Signalons qu’une politique de taux négatifs est simplement une autre forme d’inflation, dans la mesure où les emprunteurs remboursent moins que le montant emprunté. Une étude publiée en février dernier par les services du FMI examinait les limites d’une telle politique pour suggérer que, afin d’éviter que les déposants ne retirent leur argent des banques faute de rémunération, les espèces devraient également être dévaluées aussi. Un tel système est techniquement réalisable, conclut l’étude, mais à condition de le doter d’un cadre juridique approprié.

... sed perseverare diabolicum

Cette stupéfiante obstination dans le déni de réalité et les choix désastreux qui en découlent ne serait pas complète sans les deux propositions faites lors de la rencontre des banquiers centraux à Jackson Hole, du 22 au 24 août 2019.
La première avait été exposée avant la rencontre dans un article de Bloomberg consacré à une note du mega-fond de gestion d’actifs privés Black Rock défendant l’idée d’un « changement de régime » dans la politique monétaire.
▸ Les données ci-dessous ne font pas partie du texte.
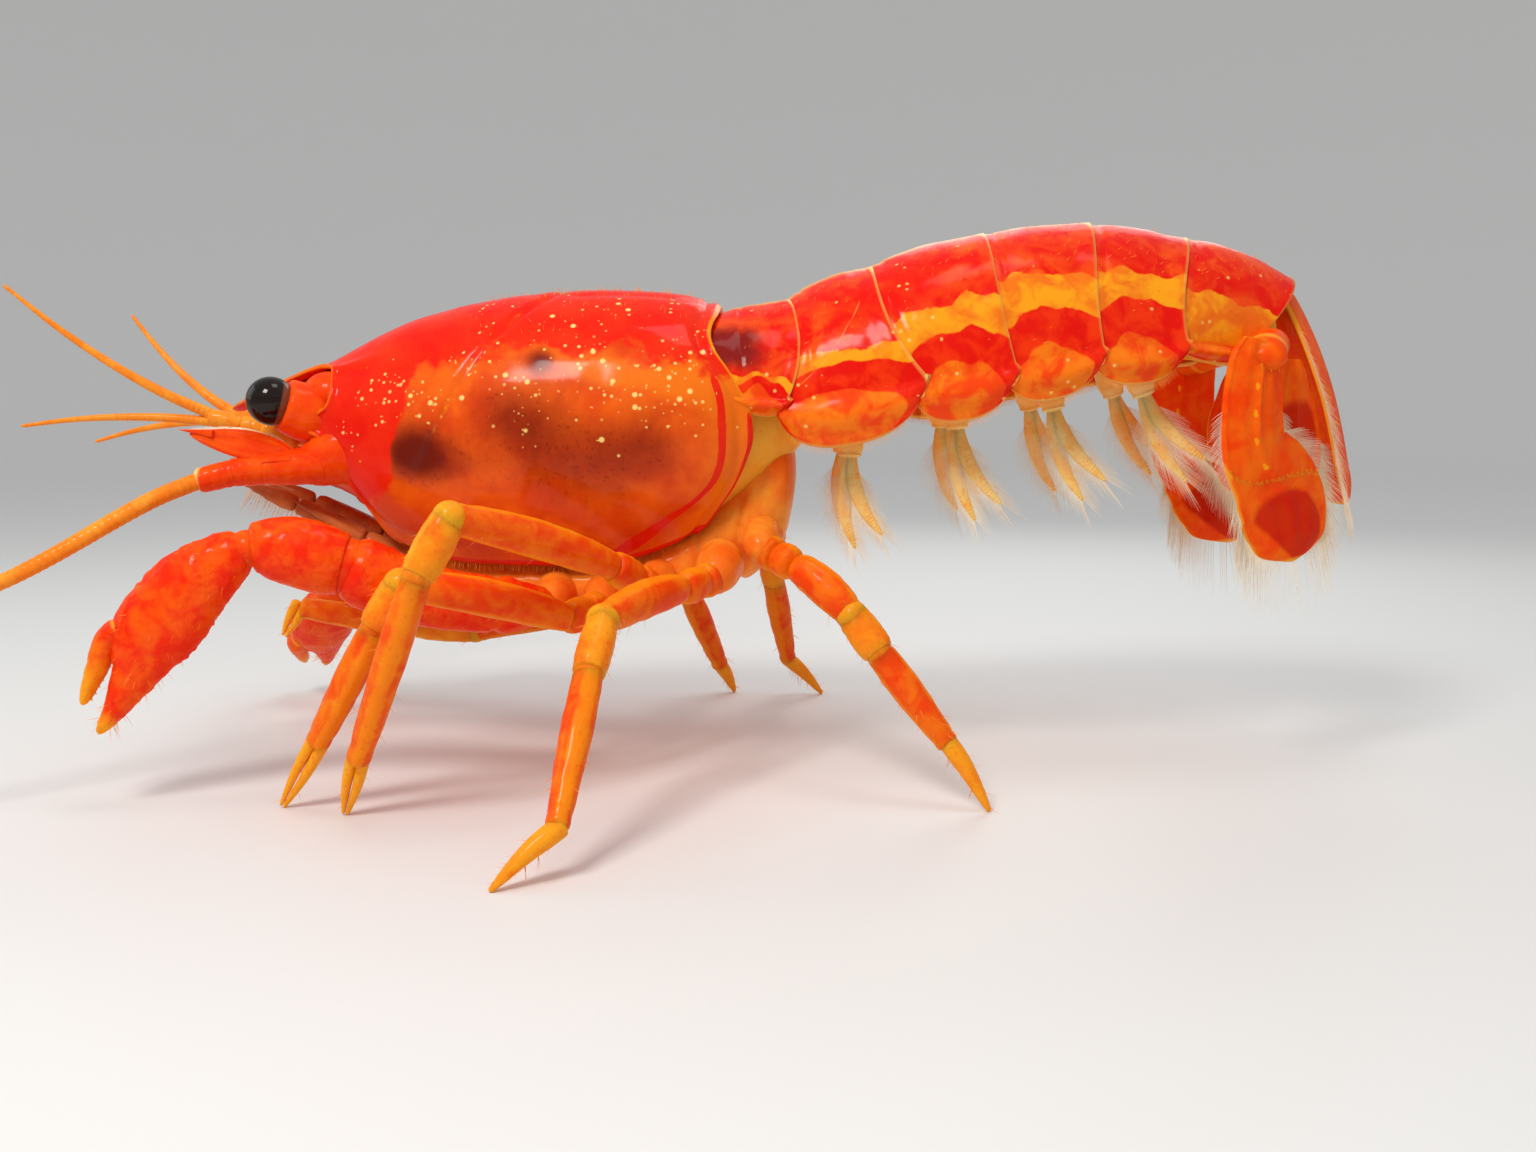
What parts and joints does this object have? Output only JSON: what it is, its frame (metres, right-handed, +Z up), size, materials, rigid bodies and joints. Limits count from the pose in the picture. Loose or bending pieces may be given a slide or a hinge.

La deuxième, avancée par le gouverneur de la Banque d’Angleterre Mark Carney, propose de remplacer le dollar par une « monnaie hégémonique synthétique ». Ces deux propositions, tout à fait complémentaires relèvent d’une dictature néomalthusienne mondiale pilotée par la City de Londres, ou si l’on préfère, ce que Lyndon LaRouche appelait le nouvel « Empire britannique ».

Mark Carney BoE
Bank of England

Black Rock et Mark Carney sont à l’avant-garde du projet consistant à promouvoir un renflouement du système financier via une « bulle verte » géante, créée par la reconversion de l’économie mondiale en mode « amis du climat » ; les propositions faites à Jackson Hole ne sont que les instruments d’une telle utopie politique.

La proposition de Black Rock consiste à mettre en place une institution rassemblant gouvernements et banques centrales, afin d’injecter directement l’argent entre les mains de bénéficiaires publics et privés. L’article le qualifie d’« aller simple » et s’en remet à l’« indépendance » des banques centrales. L’un des auteurs de la note, l’ancien directeur de la Banque nationale suisse, Philip Hildebrand, en parle en ces termes dans l’article de Bloomberg  : « On va assister à un changement de régime dans la politique monétaire dont le seul précédent connu, en terme d’ampleur, est celui qu’on a vu entre l’avant-crise et l’après-crise, un mélange de responsabilités et d’activités monétaires et fiscales. »

Ceux qui espéraient mettre un terme à l’indépendance des banques centrales et retrouver la souveraineté sur les politiques monétaires feraient mieux de déchanter. Cette proposition mettrait les gouvernements directement sous la coupe des banques centrales. La monnaie qui sera émise par ce mécanisme n’ira pas aux activités productives, mais viendra alimenter directement une dette financière de plusieurs quadrillions que même le Quantitative Easing n’a pas réussi à assécher.

La seconde proposition, présentée par Carney lors de cette conférence des banquiers, appelle à construire un « monde multipolaire » de monnaies « basées sur le virtuel plutôt que sur le physique », suivant le modèle Google baptisé Libra. C’est « le secteur public qui serait le plus à même de fournir cette monnaie, peut-être à travers un réseau de monnaies virtuelles de banques centrales », monnaie qu’on appellerait Synthetic hegemonic Currency (SHC).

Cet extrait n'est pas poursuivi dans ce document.